Forgive our right-wing cynicism, but we can’t help suspecting that the difference in the media coverage has something to do with the governor being a Republican and the president a Democrat.
That the Republican is widely considered a contender for his party’s presidential nomination probably has something to do with it as well. From our prairie perspective it has always been hard to envision Gov. Chris Christie as the Republican nominee, given his intolerance of gun rights, tolerance of radical Islamism, post-hurricane embrace of Obama, and various other northeastern heresies against the one true Republican faith, but the east coast media take the idea quite seriously. Christie initially appalled the east coast media and impressed heartland conservatives by confronting the public sector unions and cutting his state’s budget, although his efforts paled in comparison to what our Kansas governor has gleefully done in this right-to-work state, but has since charmed the reporters to approximately the same extent he has alienated his fellow Republicans in the rest of the country. Some polls show him as his party’s best chance of beating Hillary Clinton, however, so the media are bound to seize the opportunity of an actual scandal to bring him down. Just as Sen. John McCain learned back in ’08, being the Democratic media’s favorite Republican doesn’t mean you’re not a Republican.

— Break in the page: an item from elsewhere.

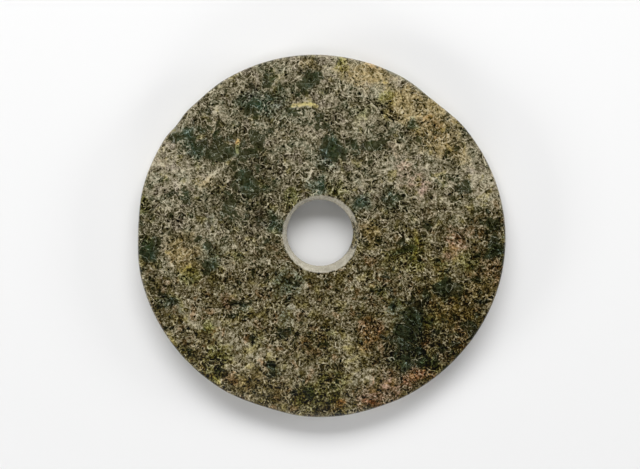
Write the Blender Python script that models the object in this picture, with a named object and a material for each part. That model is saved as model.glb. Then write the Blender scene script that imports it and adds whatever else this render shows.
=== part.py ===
"""Jade bi disc: a flat ring of stone, cut and ground by hand, with one hole drilled from both faces.

Metres, +Z up. The disc lies on its back, its underside on Z = 0 and its outline centred over the origin.
Angles are in degrees, counter-clockwise from +X, as seen from above.
"""

import math

import bpy
import numpy as np

# Outline, seen from above
MEAN_RADIUS = 0.1002
# Each entry: lobes round the rim, how far they stand out, and the direction of the first one
LOBES = (
    (2, 0.00110, -13.5),
    (3, 0.00058, -8.0),
    (4, 0.00025, 6.0),
)
# Each entry: where the rim is ground or chipped flat, half its width in degrees, and its depth
WORN_PLACES = (
    (50.0, 14.0, 0.00148),
    (132.0, 10.0, 0.00060),
    (142.0, 6.0, 0.00100),
    (178.0, 16.0, 0.00103),
    (252.0, 16.0, 0.00096),
    (288.0, 12.0, 0.00037),
)

# Slab
THICKNESS = 0.012
SAW_TAPER = 0.0005
THINNEST_AT = 300.0
RIM_THINNING = 0.0004
THINNED_WIDTH = 0.030

# Rim
RIM_ROUNDING = 0.0019
RIM_FULLNESS = 2.7

# Hole
WAIST_RADIUS = 0.0181
WAIST_DEPTH = 0.0064
WAIST_OFFSET = (0.0, 0.0020)
UPPER_FLARE = 0.0025
UPPER_MOUTH_OFFSET = (0.0006, 0.00115)
LOWER_FLARE = 0.0023
LOWER_MOUTH_OFFSET = (-0.0005, 0.0016)
MOUTH_ROUNDING = 0.0006

# Mesh
SEGMENTS = 144
FACE_STEPS = 5
UNDERSIDE_STEPS = 3
RIM_STEPS = 10
MOUTH_STEPS = 2
SHARP_ANGLE = math.radians(35.0)

# Stone
STONE_COLOUR = (0.112, 0.098, 0.053, 1.0)
STONE_ROUGHNESS = 0.45


def clear_scene():
    """Removes every object that the scene starts with."""
    for item in list(bpy.data.objects):
        bpy.data.objects.remove(item, do_unlink=True)


def directions():
    """Angles round the disc, and the unit vectors that point along them."""
    turn = np.linspace(0.0, 2.0 * math.pi, SEGMENTS, endpoint=False)
    return turn, np.column_stack((np.cos(turn), np.sin(turn)))


def outline_radius(turn):
    """Mean radius plus each lobe's cosine, less a raised cosine where the rim is worn."""
    radius = np.full_like(turn, MEAN_RADIUS)
    for count, height, first in LOBES:
        radius += height * np.cos(count * (turn - math.radians(first)))
    for centre, half_width, depth in WORN_PLACES:
        away = (np.degrees(turn) - centre + 180.0) % 360.0 - 180.0
        reach = np.clip(np.abs(away) / half_width, 0.0, 1.0)
        radius -= depth * (0.5 + 0.5 * np.cos(math.pi * reach))
    return radius


def circle(unit, centre, radius):
    """Points of one circle round the hole."""
    return np.asarray(centre) + radius * unit


def upper_height(points, inset):
    """Upper face's height: it falls evenly towards the thin side, and bends down near the rim."""
    thin = math.radians(THINNEST_AT)
    along = points @ np.array((math.cos(thin), math.sin(thin))) / MEAN_RADIUS
    near_rim = np.clip(1.0 - inset / THINNED_WIDTH, 0.0, 1.0)
    return THICKNESS - SAW_TAPER * (0.5 + 0.5 * along) - RIM_THINNING * near_rim**2


def ring(points, height):
    """One closed loop of points at the given height or heights."""
    return np.column_stack((points, np.broadcast_to(height, len(points))))


def mouth_rings(unit, centre, radius, face_height, side):
    """Quarter-round arris from the cone to the face; side is +1 above and -1 beneath."""
    loops = []
    for quarter in np.linspace(0.0, math.pi / 2.0, MOUTH_STEPS + 1):
        spread = MOUTH_ROUNDING * (1.0 - math.cos(quarter))
        below = MOUTH_ROUNDING * (1.0 - math.sin(quarter))
        points = circle(unit, centre, radius + spread)
        loops.append(ring(points, face_height(points) - side * below))
    return loops


def rim_rings(unit, outline, top):
    """Superellipse from the upper face's edge round the rim to the underside's edge."""
    loops = []
    for angle in np.linspace(math.pi / 2.0, -math.pi / 2.0, RIM_STEPS + 1):
        outwards = abs(math.cos(angle)) ** (2.0 / RIM_FULLNESS)
        upwards = math.copysign(abs(math.sin(angle)) ** (2.0 / RIM_FULLNESS), angle)
        points = unit * (outline - RIM_ROUNDING * (1.0 - outwards))[:, None]
        loops.append(ring(points, 0.5 * top * (1.0 + upwards)))
    return loops


def disc_rings():
    """All loops in order: waist, upper cone, upper face, rim, underside, lower cone."""
    turn, unit = directions()
    outline = outline_radius(turn)
    face_edge = unit * (outline - RIM_ROUNDING)[:, None]
    edge_height = upper_height(face_edge, RIM_ROUNDING)

    def upper(points):
        inset = outline - np.linalg.norm(points, axis=1)
        return upper_height(points, inset)

    def lower(points):
        return np.zeros(len(points))

    waist = circle(unit, WAIST_OFFSET, WAIST_RADIUS)
    loops = [ring(waist, THICKNESS - WAIST_DEPTH)]
    mouth = WAIST_RADIUS + UPPER_FLARE
    loops += mouth_rings(unit, UPPER_MOUTH_OFFSET, mouth, upper, 1.0)
    mouth_edge = loops[-1][:, :2]
    for share in np.linspace(0.0, 1.0, FACE_STEPS + 1)[1:-1]:
        points = mouth_edge + share * (face_edge - mouth_edge)
        loops.append(ring(points, upper(points)))
    loops += rim_rings(unit, outline, edge_height)
    mouth = WAIST_RADIUS + LOWER_FLARE
    beneath = mouth_rings(unit, LOWER_MOUTH_OFFSET, mouth, lower, -1.0)
    mouth_edge = beneath[-1][:, :2]
    for share in np.linspace(0.0, 1.0, UNDERSIDE_STEPS + 1)[1:-1]:
        points = face_edge + share * (mouth_edge - face_edge)
        loops.append(ring(points, lower(points)))
    loops += beneath[::-1]
    return np.array(loops)


def closed_mesh(name, loops):
    """Mesh of quads between each loop and the next, the last loop joined to the first."""
    count, segments = loops.shape[:2]
    loop, step = np.meshgrid(np.arange(count), np.arange(segments), indexing="ij")

    def corner(loop_index, step_index):
        return (loop_index % count) * segments + step_index % segments

    corners = (
        corner(loop, step),
        corner(loop + 1, step),
        corner(loop + 1, step + 1),
        corner(loop, step + 1),
    )
    quads = np.stack(corners, axis=-1).reshape(-1, 4)
    mesh = bpy.data.meshes.new(name)
    mesh.from_pydata(loops.reshape(-1, 3).tolist(), [], quads.tolist())
    mesh.validate()
    mesh.shade_smooth()
    mesh.set_sharp_from_angle(angle=SHARP_ANGLE)
    return mesh


def stone_material():
    """Mottled olive-brown jade, polished but weathered."""
    material = bpy.data.materials.new("jade")
    material.use_nodes = True
    shader = material.node_tree.nodes["Principled BSDF"]
    shader.inputs["Base Color"].default_value = STONE_COLOUR
    shader.inputs["Roughness"].default_value = STONE_ROUGHNESS
    shader.inputs["Metallic"].default_value = 0.0
    material.diffuse_color = STONE_COLOUR
    return material


def make_disc():
    """The one carved piece, moved so that its outline's box is centred over the origin."""
    loops = disc_rings()
    flat = loops[:, :, :2].reshape(-1, 2)
    middle = 0.5 * (flat.min(axis=0) + flat.max(axis=0))
    disc = bpy.data.objects.new("jade_disc", closed_mesh("jade_disc", loops))
    disc.location = (-middle[0], -middle[1], 0.0)
    disc.data.materials.append(stone_material())
    bpy.context.scene.collection.objects.link(disc)
    return disc


def main():
    clear_scene()
    make_disc()


main()
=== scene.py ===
"""A jade bi disc, dressed for its portrait: weathered stone with its stains and chips, in a pale studio."""

import math

import bpy
import numpy as np
from bpy.props import FloatProperty, FloatVectorProperty, IntProperty, PointerProperty
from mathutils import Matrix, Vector


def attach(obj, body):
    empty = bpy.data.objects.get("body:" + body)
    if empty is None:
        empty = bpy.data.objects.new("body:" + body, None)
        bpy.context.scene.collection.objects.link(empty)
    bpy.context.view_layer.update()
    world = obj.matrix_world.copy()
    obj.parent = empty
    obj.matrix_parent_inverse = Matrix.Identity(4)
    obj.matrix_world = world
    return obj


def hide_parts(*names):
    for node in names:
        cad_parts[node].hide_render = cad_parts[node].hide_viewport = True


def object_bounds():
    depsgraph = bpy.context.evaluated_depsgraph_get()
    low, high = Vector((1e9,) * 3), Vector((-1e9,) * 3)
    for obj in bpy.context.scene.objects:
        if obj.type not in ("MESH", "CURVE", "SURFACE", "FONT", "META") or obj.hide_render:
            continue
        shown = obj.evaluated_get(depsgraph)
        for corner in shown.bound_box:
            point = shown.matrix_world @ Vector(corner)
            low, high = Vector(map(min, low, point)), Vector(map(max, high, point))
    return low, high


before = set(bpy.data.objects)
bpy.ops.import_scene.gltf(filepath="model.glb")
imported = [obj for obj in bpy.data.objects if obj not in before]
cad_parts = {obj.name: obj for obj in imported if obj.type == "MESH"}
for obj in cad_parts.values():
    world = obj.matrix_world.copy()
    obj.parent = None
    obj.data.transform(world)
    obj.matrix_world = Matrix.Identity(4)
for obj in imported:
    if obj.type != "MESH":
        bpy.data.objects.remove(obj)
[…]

That the Democrat implicated in the IRS scandal is Barack Obama also makes a difference. Affiliation with a racialist religious cult, the Fast and Furious gun-running operation, politically-motivated subsidies for the soon-to-be-bankrupt Solyndra scam, the deaths of four Americans at the unprotected consulate in Benghazi, and countless other scandals that would have dominated the front pages even during a typical Democratic administration, have all been happily downplayed by the media, lest the historic presidency of the media’s anointed messiah be tarnished. After a brief surge of publicity that lasted about as long as the fiction that it was all the work of a few low-level government workers in Cleveland, the IRS scandal has received little coverage. Even the announcement that the investigator officially appointed to get to the bottom of it all is an Obama contributor, a scandal within a scandal has been largely overlooked in all rush to the George Washington Bridge.
There are plenty of other scandals, too, from the Justice Department’s demand that schools discipline students in accordance with racial quotas to the administration’s appointment of a cop-killer’s advocate to a key a civil rights post. Most of them don’t involve a Republican, though, much less a Republican that is perceived as a threat to Hillary Clinton’s historic continuation of the current administration, so there won’t be much airtime or news hole to paid heed.